▸ **Task brief**: Below are some entries. Output each one exactly as it appears.
## START Stored records
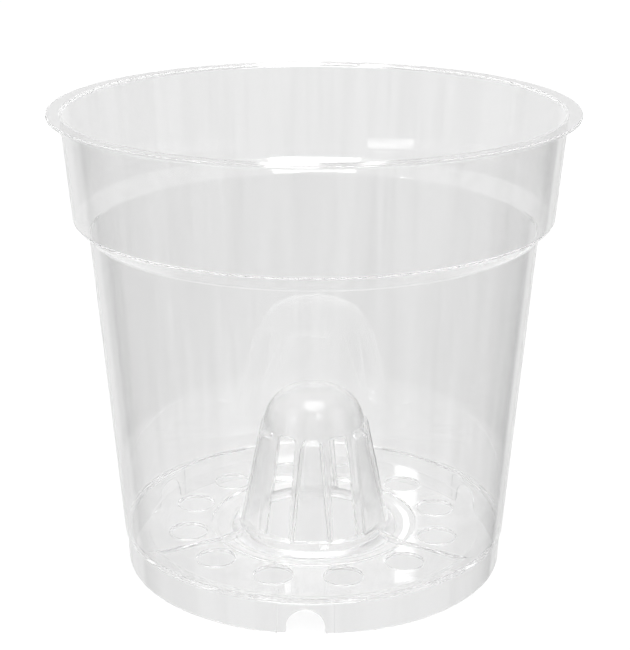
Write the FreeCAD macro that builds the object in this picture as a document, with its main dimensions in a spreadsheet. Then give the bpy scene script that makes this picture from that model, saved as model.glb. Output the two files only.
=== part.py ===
# Clear orchid pot, 150 mm across the rim, with an aeration cone that has six upright slots.
# One injection moulding, modelled zone by zone: rim, collar, stacking shoulder, side wall,
# floor with twelve drainage holes, foot skirt with three arches, slotted cone and its ribs.
# Millimetres, +Z up, origin on the axis at the level of the foot, one skirt arch facing -Y.
import FreeCAD, Part
import math
import os
import Sketcher

os.makedirs("parts", exist_ok=True)
doc = FreeCAD.newDocument("OrchidPot")
sheet = doc.addObject("Spreadsheet::Sheet", "Sizes")

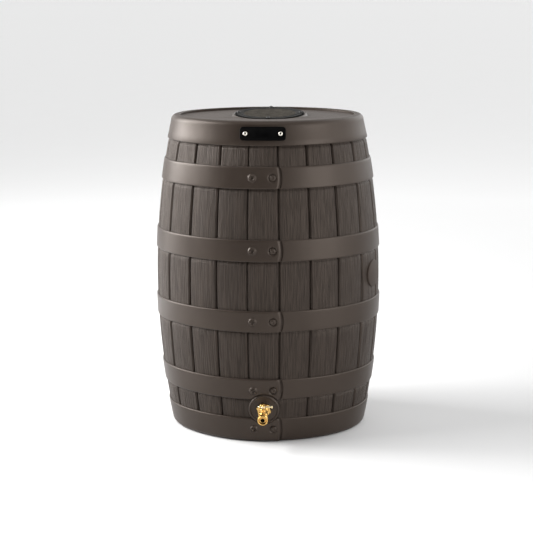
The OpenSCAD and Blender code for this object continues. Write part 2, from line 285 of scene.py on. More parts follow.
def block(bm, size, centre, frame_matrix, bevel=0.5):
    """A box with rounded edges, built in its own mesh and added to bm."""
    part = bmesh.new()
    bmesh.ops.create_cube(part, size=1.0)
    bmesh.ops.scale(part, vec=Vector(size) * MM, verts=part.verts)
    bmesh.ops.bevel(part, geom=part.edges[:], offset=bevel * MM, segments=3, profile=0.5, affect="EDGES")
    place = frame_matrix @ Matrix.Translation(Vector(centre) * MM)
    bmesh.ops.transform(part, matrix=place, verts=part.verts)
    merge(bm, part)


def ball(bm, r, centre, frame_matrix, squash=1.0):
    profile = [(0, -r * squash)]
    for i in range(1, 12):
        a = -math.pi / 2 + math.pi * i / 12
        profile.append((r * math.cos(a), r * squash * math.sin(a)))
    profile.append((0, r * squash))
    lathe(bm, profile, frame_matrix @ Matrix.Translation(Vector(centre) * MM), 32)


def merge(bm, part):
    mesh = bpy.data.meshes.new("part")
    part.to_mesh(mesh)
    part.free()
    bm.from_mesh(mesh)
    bpy.data.meshes.remove(mesh)


def rounded_loop(w, h, r, steps=8):
    """Points of a rectangle with round corners, anticlockwise."""
    points = []
    for k, (sx, sy) in enumerate(((1, 1), (-1, 1), (-1, -1), (1, -1))):
        for i in range(steps + 1):
            a = math.pi / 2 * (k + i / steps)
            points.append((sx * (w / 2 - r) + r * math.cos(a), sy * (h / 2 - r) + r * math.sin(a)))
    return points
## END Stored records
▸ **Solution**:
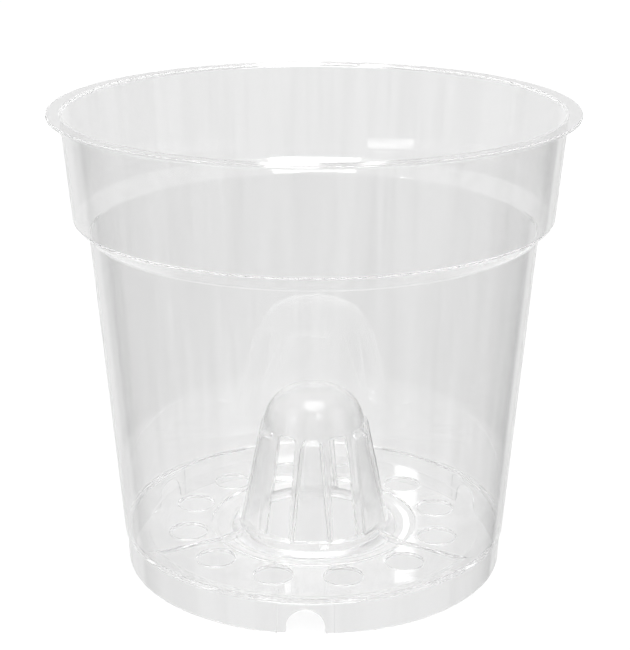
Write the FreeCAD macro that builds the object in this picture as a document, with its main dimensions in a spreadsheet. Then give the bpy scene script that makes this picture from that model, saved as model.glb. Output the two files only.
=== part.py ===
# Clear orchid pot, 150 mm across the rim, with an aeration cone that has six upright slots.
# One injection moulding, modelled zone by zone: rim, collar, stacking shoulder, side wall,
# floor with twelve drainage holes, foot skirt with three arches, slotted cone and its ribs.
# Millimetres, +Z up, origin on the axis at the level of the foot, one skirt arch facing -Y.
import FreeCAD, Part
import math
import os
import Sketcher

os.makedirs("parts", exist_ok=True)
doc = FreeCAD.newDocument("OrchidPot")
sheet = doc.addObject("Spreadsheet::Sheet", "Sizes")

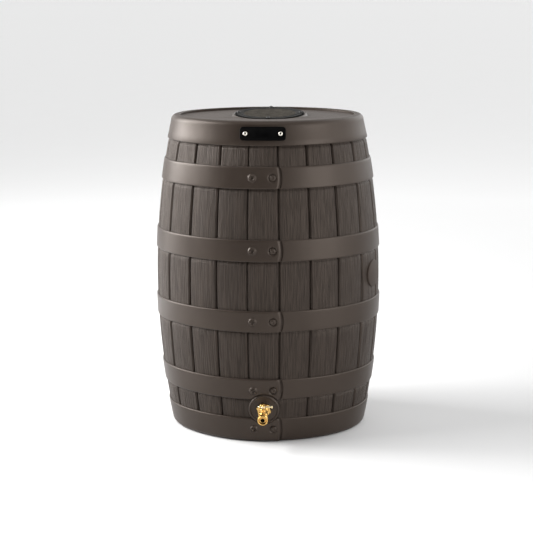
The OpenSCAD and Blender code for this object continues. Write part 2, from line 285 of scene.py on. More parts follow.
def block(bm, size, centre, frame_matrix, bevel=0.5):
    """A box with rounded edges, built in its own mesh and added to bm."""
    part = bmesh.new()
    bmesh.ops.create_cube(part, size=1.0)
    bmesh.ops.scale(part, vec=Vector(size) * MM, verts=part.verts)
    bmesh.ops.bevel(part, geom=part.edges[:], offset=bevel * MM, segments=3, profile=0.5, affect="EDGES")
    place = frame_matrix @ Matrix.Translation(Vector(centre) * MM)
    bmesh.ops.transform(part, matrix=place, verts=part.verts)
    merge(bm, part)


def ball(bm, r, centre, frame_matrix, squash=1.0):
    profile = [(0, -r * squash)]
    for i in range(1, 12):
        a = -math.pi / 2 + math.pi * i / 12
        profile.append((r * math.cos(a), r * squash * math.sin(a)))
    profile.append((0, r * squash))
    lathe(bm, profile, frame_matrix @ Matrix.Translation(Vector(centre) * MM), 32)


def merge(bm, part):
    mesh = bpy.data.meshes.new("part")
    part.to_mesh(mesh)
    part.free()
    bm.from_mesh(mesh)
    bpy.data.meshes.remove(mesh)


def rounded_loop(w, h, r, steps=8):
    """Points of a rectangle with round corners, anticlockwise."""
    points = []
    for k, (sx, sy) in enumerate(((1, 1), (-1, 1), (-1, -1), (1, -1))):
        for i in range(steps + 1):
            a = math.pi / 2 * (k + i / steps)
            points.append((sx * (w / 2 - r) + r * math.cos(a), sy * (h / 2 - r) + r * math.sin(a)))
    return points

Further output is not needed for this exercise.